While some of the comedians struggled to translate their jokes into family-friendly fare, Vann soared. He soon began booking gigs at churches and for companies with audiences that appreciate comedy sans vulgarity.

Despite the show's name and religious inspiration, organizers say "Soulfunny" targets secular audiences.

"It's just comedy for your soul," said Alex Simpson, executive vice president of Mufasa Management, which represents Vann and helped create the project. "We just don't want to lock ourselves into one segment or group because that's when we close doors. To be honest with you, Steffon said he only has about 10 minutes worth of material for church. There's another 40 minutes that he's going to find material to talk about."

Vann said he plans to draw from everyday experiences. He will likely talk about his days as a jeans model for fashion designer Tommy Hilfiger. At 6 foot 3, Vann said he commanded an average of $12,000 per runway show in the late 1990s. He worked and played alongside models such as Tyra Banks, Tyson Beckford, Shemar Moore and Naomi Campbell.

Even among the beautiful people, he found humor.

"I had a party at my house one time," Vann recalled recently in an interview. "I had some food, and because (the models) were so self-conscious, nobody ate. All you could hear were stomachs growling. It was just so funny to me."

Relationships, racial differences and music also provide fodder for Vann's routine. His act also includes dance.

Blend, the young adult ministry for Without Walls, will co-host the event. In anticipation, the group blanketed Ybor City with promotional fliers and ran commercials on several radio stations and Web sites.

"When Steffon brought the idea to us, we jumped on it simply because the idea was valid," said Jerrard Mack, Blend's president. "What if somebody were able to give us laughter and not resort to the negative? That itself has healing properties."

If "Soulfunny" succeeds, Vann envisions a nightly comedy show, a blockbuster DVD and a platform for clean comedians. Organizers said several television networks have expressed interest in the show.

Mark Schonbrun, a Tampa man who creates and produces family-oriented television programming on local public access television, predicts Vann will go far.

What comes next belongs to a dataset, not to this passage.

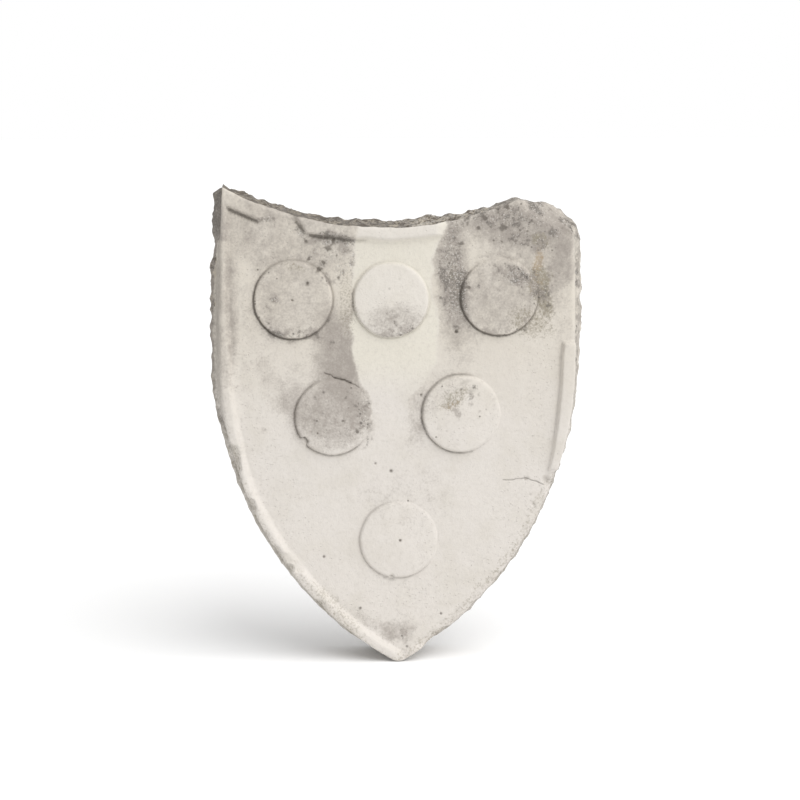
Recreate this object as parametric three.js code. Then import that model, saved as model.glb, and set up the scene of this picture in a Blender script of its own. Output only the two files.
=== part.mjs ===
// A stone shield of arms, carved from one block and made to be let into a wall. The heater-shaped face has a
// narrow raised border and six low roundels set three, two and one. The sides, the top and the back are left
// as the point chisel roughed them out, and the years have broken the face's right top corner, stripped long
// stretches of the border and chipped the lower right edge.
//
// Millimetres. +X runs to the right of someone facing the carving, +Z is up, and the carved face looks along
// -Y. The origin is on the flat bed at the back, behind the middle of the face, where the block meets its wall.
import * as THREE from 'three';

// The outline of the face
const halfWidth = 205.5; // at the shoulders, where the face is widest
const shoulderZ = 47;
const sideRadius = 410; // of the curves from the shoulders down to the point
const upperSideRadius = 4200; // the nearly straight sides above the shoulders
const pointRadius = 16;
const cornerZ = 252; // the left top corner
const topRadius = 390; // the hollow top edge
const topLowX = -15; // its lowest place
const topLowZ = 205;

// The corner that broke away at the right: the outline left there, and the hollow that slopes back from the face
const breakStartX = 137.5; // where it leaves the top edge
const breakEndZ = 190; // where it meets the right side
const breakRound = 42;
const scoop = { x: 242, z: 322, radius: 135.5, slope: 1.1 };

// Depths, counted forward from the bed
const fieldLevel = 70;
const crown = 3; // how far the middle of the field swells
const lipDepth = 9; // the dressed edge behind the face, before the rough stone starts

// The raised border
const borderHeight = 5;
const borderWidth = 13;
const borderRound = 4; // width of the rounding along its edges

// The roundels: centre and diameter
const roundels = [
  { x: -121, z: 122, diameter: 90 },
  { x: -9, z: 121.5, diameter: 87 },
  { x: 116, z: 124, diameter: 89 },
  { x: -76, z: -14.5, diameter: 88 },
  { x: 72.5, z: -11.5, diameter: 91 },
  { x: 0, z: -160, diameter: 91 },
];
const roundelHeight = 4.5;
const roundelEdge = 3.5; // radius of its worn edge
const roundelDome = 0.4;

// The rough stone
const flareSide = 14; // how far the rough sides stand out past the face
const flareLow = 9; // the same on the curves down to the point
const flareTop = 5;
const chiselPitch = 19;
const chiselDepth = 2.6;
const edgeLoss = 3; // worn off the broken edge at the lower right

const spacing = 10; // between stations along the outline
const roundelSides = 48;
const edgeSteps = 3; // facets across a roundel's worn edge

const step = (from, to, value) => THREE.MathUtils.smoothstep(value, from, to);
const between = (from, to, soft, value) => step(from - soft, from + soft, value)
  * (1 - step(to - soft, to + soft, value));

const sideX = (z) => {
  const rise = z - shoulderZ;
  const radius = rise > 0 ? upperSideRadius : sideRadius;
  return halfWidth - (radius - Math.sqrt(radius * radius - rise * rise));
};
const topZ = (x) => topLowZ + topRadius - Math.sqrt(topRadius ** 2 - (x - topLowX) ** 2);
const leftCorner = { x: -sideX(cornerZ), z: cornerZ };

// The outline as joined curves, clockwise as the viewer of the face sees it, starting at the left top corner.
// Each knows which edge it is, because the wear and the rough stone differ from edge to edge.
function outlineCurves() {
  const arc = (x, z, radius, from, to) => new THREE.EllipseCurve(x, z, radius, radius, from, to, to < from);
  const line = (x0, z0, x1, z1) => new THREE.LineCurve(new THREE.Vector2(x0, z0), new THREE.Vector2(x1, z1));
  const angle = (x, z, x1, z1) => Math.atan2(z1 - z, x1 - x);

  const topCentreZ = topLowZ + topRadius;
  const topAngle = (x, z) => angle(topLowX, topCentreZ, x, z) + 2 * Math.PI;
  const breakX = sideX(breakEndZ) - breakRound;
  const lowCentreX = halfWidth - sideRadius;
  const pointCentreZ = shoulderZ - Math.sqrt((sideRadius - pointRadius) ** 2 - lowCentreX ** 2);
  const pointAngle = angle(lowCentreX, shoulderZ, 0, pointCentreZ);
  const upperCentreX = halfWidth - upperSideRadius;
  const upperAngle = (z) => Math.asin((z - shoulderZ) / upperSideRadius);
  const breakStartZ = topZ(breakStartX);

  const top = arc(topLowX, topCentreZ, topRadius,
    topAngle(leftCorner.x, leftCorner.z), topAngle(breakStartX, breakStartZ));
  const breakTop = line(breakStartX, breakStartZ, breakX, breakEndZ + breakRound);
  const breakSide = arc(breakX, breakEndZ, breakRound, Math.PI / 2, 0);
  const rightUpper = arc(upperCentreX, shoulderZ, upperSideRadius, upperAngle(breakEndZ), 0);
  const rightLower = arc(lowCentreX, shoulderZ, sideRadius, 0, pointAngle);
  const point = arc(0, pointCentreZ, pointRadius, pointAngle, -Math.PI - pointAngle);
  const leftLower = arc(-lowCentreX, shoulderZ, sideRadius, -Math.PI - pointAngle, -Math.PI);
  const leftUpper = arc(-upperCentreX, shoulderZ, upperSideRadius, Math.PI, Math.PI - upperAngle(cornerZ));
  return [
    ['top', top],
    ['broken', breakTop],
    ['broken', breakSide],
    ['right', rightUpper],
    ['right', rightLower],
    ['point', point],
    ['left', leftLower],
    ['left', leftUpper],
  ];
}

// Stations along the outline: place, outward direction, distance walked and edge
function outlineStations() {
  const stations = [];
  let walked = 0;
  for (const [edge, curve] of outlineCurves()) {
    const length = curve.getLength();
    const count = Math.max(2, Math.round(length / spacing));
    for (let i = 0; i < count; i += 1) {
      const at = curve.getPointAt(i / count);
      stations.push({ edge, x: at.x, z: at.y, s: walked + (length * i) / count });
    }
    walked += length;
  }
  const total = stations.length;
  stations.forEach((station, i) => {
    const before = stations[(i + total - 1) % total];
    const after = stations[(i + 1) % total];
    const along = new THREE.Vector2(after.x - before.x, after.z - before.z).normalize();
    station.outX = -along.y;
    station.outZ = along.x;
    // distance from the sharp left corner, negative on the side before it
    station.fromCorner = station.s < walked / 2 ? station.s : station.s - walked;
    station.alongX = along.x;
    station.alongZ = along.y;
  });
  return stations;
}

// How much of the border still stands at a station, from 0 to 1
function borderLeft({ edge, x, z }) {
  if (edge === 'left') return 1;
  if (edge === 'top') return 1 - between(-141, -110, 5, x) - step(48, 62, x);
  if (edge === 'right') return between(-80, 70, 6, z);
  if (edge === 'point') return 1 - step(14, 24, x);
  return 0;
}

// How far the rough stone stands out past the face at a station. It dies away at the left corner and the point.
function flareAt({ edge, x, z, fromCorner }) {
  const clear = step(0, 34, Math.abs(fromCorner)) * (z > 0 ? 1 : step(4, 60, Math.abs(x)));
  if (edge === 'top') return flareTop * clear * (1 - step(60, 130, x));
  if (edge === 'broken') return flareSide * (1 - step(breakEndZ, breakEndZ + breakRound, z));
  return THREE.MathUtils.lerp(flareLow, flareSide, step(-60, 120, z)) * clear;
}

// Overlapping scoops of a point chisel, in rows that are set off from each other
const chisel = (s, row) => chiselDepth * (Math.abs(Math.sin((Math.PI * s) / chiselPitch + row * 1.9)) - 0.6)
  + chiselDepth * 0.5 * Math.sin(s / 41 + row * 2.3);

// What has worn off the outline at the lower right
const lossAt = ({ edge, z, s }) => (edge === 'right' ? 1 - step(-90, -60, z) : 0)
  * edgeLoss * (0.6 + 0.4 * Math.sin(s / 8.5) + 0.3 * Math.sin(s / 3.7));

// The field's level: a swell that dies away towards the edges, less the hollow of the broken corner
const swell = (x, z) => crown * Math.max(0, 1 - (x / halfWidth) ** 2) * Math.max(0, 1 - ((z + 10) / 290) ** 2);
const scooped = (x, z) => scoop.slope * Math.max(0, scoop.radius - Math.hypot(x - scoop.x, z - scoop.z));

// One ring around the block, offset outwards from the stations by offsetAt and at the level that levelAt gives.
// Next to the sharp left corner an inward offset is also slid along the edge, so that the ring doesn't cross.
function ring(stations, offsetAt, levelAt) {
  const cornerSlide = 1.66;
  const slideReach = 4.5;
  return stations.map((station) => {
    const offset = offsetAt(station);
    const inset = Math.max(0, -offset);
    const away = Math.abs(station.fromCorner);
    const near = inset > 0 ? Math.max(0, 1 - away / (slideReach * inset)) : 0;
    const atCorner = away === 0;
    const slide = atCorner ? 0 : Math.sign(station.fromCorner) * cornerSlide * inset * near * near;
    const reach = atCorner ? offset * Math.hypot(1, cornerSlide) : offset;
    const x = station.x + station.outX * reach + station.alongX * slide;
    const z = station.z + station.outZ * reach + station.alongZ * slide;
    return new THREE.Vector3(x, -levelAt(station, x, z), z);
  });
}

// A closed skin, put together ring by ring
class Skin {
  points = [];
  index = [];

  add(points) {
    const first = this.points.length;
    this.points.push(...points);
    return points.map((_, i) => first + i);
  }

  // between two rings of equal count, the second one further forward or further in
  band(a, b) {
    a.forEach((_, i) => {
      const j = (i + 1) % a.length;
      this.index.push(a[i], b[i], a[j], a[j], b[i], b[j]);
    });
  }

  fan(a, middle) {
    a.forEach((_, i) => this.index.push(a[i], middle, a[(i + 1) % a.length]));
  }

  // a sheet inside one ring and around others, facing forward or back
  sheet(outer, holes, forward) {
    const flat = (ids) => ids.map((id) => new THREE.Vector2(this.points[id].x, this.points[id].z));
    const ids = [...outer, ...holes.flat()];
    for (const [a, b, c] of THREE.ShapeUtils.triangulateShape(flat(outer), holes.map(flat))) {
      const [p, q, r] = [a, b, c].map((i) => this.points[ids[i]]);
      const turn = (q.x - p.x) * (r.z - p.z) - (q.z - p.z) * (r.x - p.x);
      const corners = (turn > 0) === forward ? [a, b, c] : [a, c, b];
      this.index.push(...corners.map((i) => ids[i]));
    }
  }

  geometry() {
    const geometry = new THREE.BufferGeometry().setFromPoints(this.points);
    geometry.setIndex(this.index);
    geometry.computeVertexNormals();
    return geometry;
  }
}

// Rings from the bed forward over the rough sides
function roughRings(stations) {
  const rows = [
    { level: 0, share: 0.72 },
    { level: 11, share: 0.95 },
    { level: 26, share: 1 },
    { level: 42, share: 0.82 },
    { level: 56, share: 0.5 },
  ];
  return rows.map(({ level, share }, row) => {
    const offsetAt = (at) => share * flareAt(at) + chisel(at.s, row) - 2 - lossAt(at);
    return ring(stations, offsetAt, (at, x, z) => Math.min(level, fieldLevel - 4 - scooped(x, z) * (level / fieldLevel)));
  });
}

// Rings over the dressed edge and the border, to where the field starts
function borderRings(stations) {
  const top = fieldLevel + borderHeight;
  const profile = [
    { inset: 0.4, level: () => top - lipDepth },
    { inset: 0, level: (left) => fieldLevel - 1.5 + (borderHeight - 0.5) * left },
    { inset: borderRound, level: (left) => fieldLevel + borderHeight * left },
    { inset: borderWidth - borderRound, level: (left) => fieldLevel + borderHeight * left },
    { inset: borderWidth, level: () => fieldLevel },
  ];
  const rings = profile.map(({ inset, level }) => ring(stations,
    (at) => -inset - lossAt(at),
    (at, x, z) => level(borderLeft(at)) - scooped(x, z)));

  // the last ring widens at the broken corner, to follow the ridge of its hollow
  const ridgeInset = 25;
  const widened = (at) => THREE.MathUtils.lerp(borderWidth + 3, ridgeInset,
    at.edge === 'broken' ? step(120, 160, at.x) : 0);
  rings.push(ring(stations, (at) => -widened(at) - lossAt(at),
    (at, x, z) => fieldLevel + swell(x, z) - scooped(x, z)));
  return rings;
}

// Rings up and over one roundel, from the field to its top
function roundelRings({ x, z, diameter }) {
  const radius = diameter / 2;
  const foot = fieldLevel + swell(x, z);
  const circle = (r, levelAt) => Array.from({ length: roundelSides }, (_, i) => {
    const turn = (-2 * Math.PI * i) / roundelSides;
    const px = x + r * Math.cos(turn);
    const pz = z + r * Math.sin(turn);
    return new THREE.Vector3(px, -levelAt(px, pz), pz);
  });
  const rings = [circle(radius, (px, pz) => fieldLevel + swell(px, pz))];
  for (let i = 0; i <= edgeSteps; i += 1) {
    const turn = (Math.PI / 2) * (i / edgeSteps);
    const level = foot + roundelHeight - roundelEdge * (1 - Math.sin(turn));
    rings.push(circle(radius - roundelEdge * (1 - Math.cos(turn)), () => level));
  }
  const middle = new THREE.Vector3(x, -(foot + roundelHeight + roundelDome), z);
  return { rings, middle };
}

function stoneGeometry() {
  const stations = outlineStations();
  const skin = new Skin();
  const rings = [...roughRings(stations), ...borderRings(stations)].map((points) => skin.add(points));
  for (let i = 0; i + 1 < rings.length; i += 1) {
    skin.band(rings[i], rings[i + 1]);
  }
  const holes = roundels.map((roundel) => {
    const { rings: circles, middle } = roundelRings(roundel);
    const ids = circles.map((points) => skin.add(points));
    for (let i = 0; i + 1 < ids.length; i += 1) {
      skin.band(ids[i], ids[i + 1]);
    }
    skin.fan(ids[ids.length - 1], skin.add([middle])[0]);
    return ids[0];
  });
  skin.sheet(rings[rings.length - 1], holes, true);
  skin.sheet(rings[0], [], false);
  return skin.geometry();
}

const paleStone = new THREE.MeshStandardMaterial({ color: 0xddd5ca, roughness: 0.9, metalness: 0 });
const shield = new THREE.Mesh(stoneGeometry(), paleStone);
shield.name = 'stone_shield';

const group = new THREE.Group();
group.add(shield);
export default group;
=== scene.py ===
import math
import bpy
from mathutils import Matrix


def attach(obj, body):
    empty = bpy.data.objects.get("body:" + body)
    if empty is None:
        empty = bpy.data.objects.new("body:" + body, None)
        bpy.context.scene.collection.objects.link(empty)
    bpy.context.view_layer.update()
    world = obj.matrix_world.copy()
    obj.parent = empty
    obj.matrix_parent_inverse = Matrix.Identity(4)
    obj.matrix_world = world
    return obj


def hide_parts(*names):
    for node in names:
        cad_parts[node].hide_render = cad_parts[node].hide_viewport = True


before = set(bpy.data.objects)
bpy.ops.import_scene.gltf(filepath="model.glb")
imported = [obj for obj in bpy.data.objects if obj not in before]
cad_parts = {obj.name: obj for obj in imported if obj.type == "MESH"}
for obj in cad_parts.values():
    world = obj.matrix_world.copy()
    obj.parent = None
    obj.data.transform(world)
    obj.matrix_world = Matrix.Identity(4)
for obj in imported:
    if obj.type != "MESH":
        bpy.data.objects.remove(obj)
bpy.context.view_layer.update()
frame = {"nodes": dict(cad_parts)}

from types import SimpleNamespace

import bpy
import numpy as np
from mathutils import Vector
from mathutils.geometry import delaunay_2d_cdt

print("frame loaded:", ", ".join(frame["nodes"]))

# Lengths are in millimetres until the mesh is made. x runs to the right across the face and z up it, and a
# level is counted forward from the flat bed at the back, so what is at level h lies at y = -h.


# Noise that comes out the same on every run

def scatter(ix, iy, iz, seed):  # a number from 0 to 1 for each whole-numbered place
    mixed = ix.astype(np.int64) * 374761393 + iy.astype(np.int64) * 668265263
    mixed = mixed + iz.astype(np.int64) * 1442695041 + seed * 974634777
    mixed = (mixed & 0xFFFFFFFF).astype(np.uint32)
    mixed = (mixed ^ (mixed >> np.uint32(13))) * np.uint32(1274126177)
    mixed = mixed ^ (mixed >> np.uint32(16))
    return mixed / 4294967295.0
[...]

"Do you realize how hard it is to find clean comedy?" said Schonbrun, who plans to air portions of "Soulfunny" on public access. "There's such a vacuum. Steffon is pretty much out there standing alone other than Bill Cosby. He's seasoned. He's good at it. He'll do it in the first take."

Though confident about his idea and future - Vann wants to appear in more movies and have his own sitcom - reality keeps him firmly rooted. For proof, listen to him tell the one about the lady in the grocery store who recognized Vann from his television appearances.

"She said, "Weren't you on TV?' " Vann recalled. "At that point, I'm getting a little bit of the big head. I said, "Yeah, I was on TV.' "

"She said, "I knew it. Aren't you Tommy from Martin?' " Punch line delivered, Vann's lips part in a huge smile. His eyes dance and he laughs and laughs and laughs.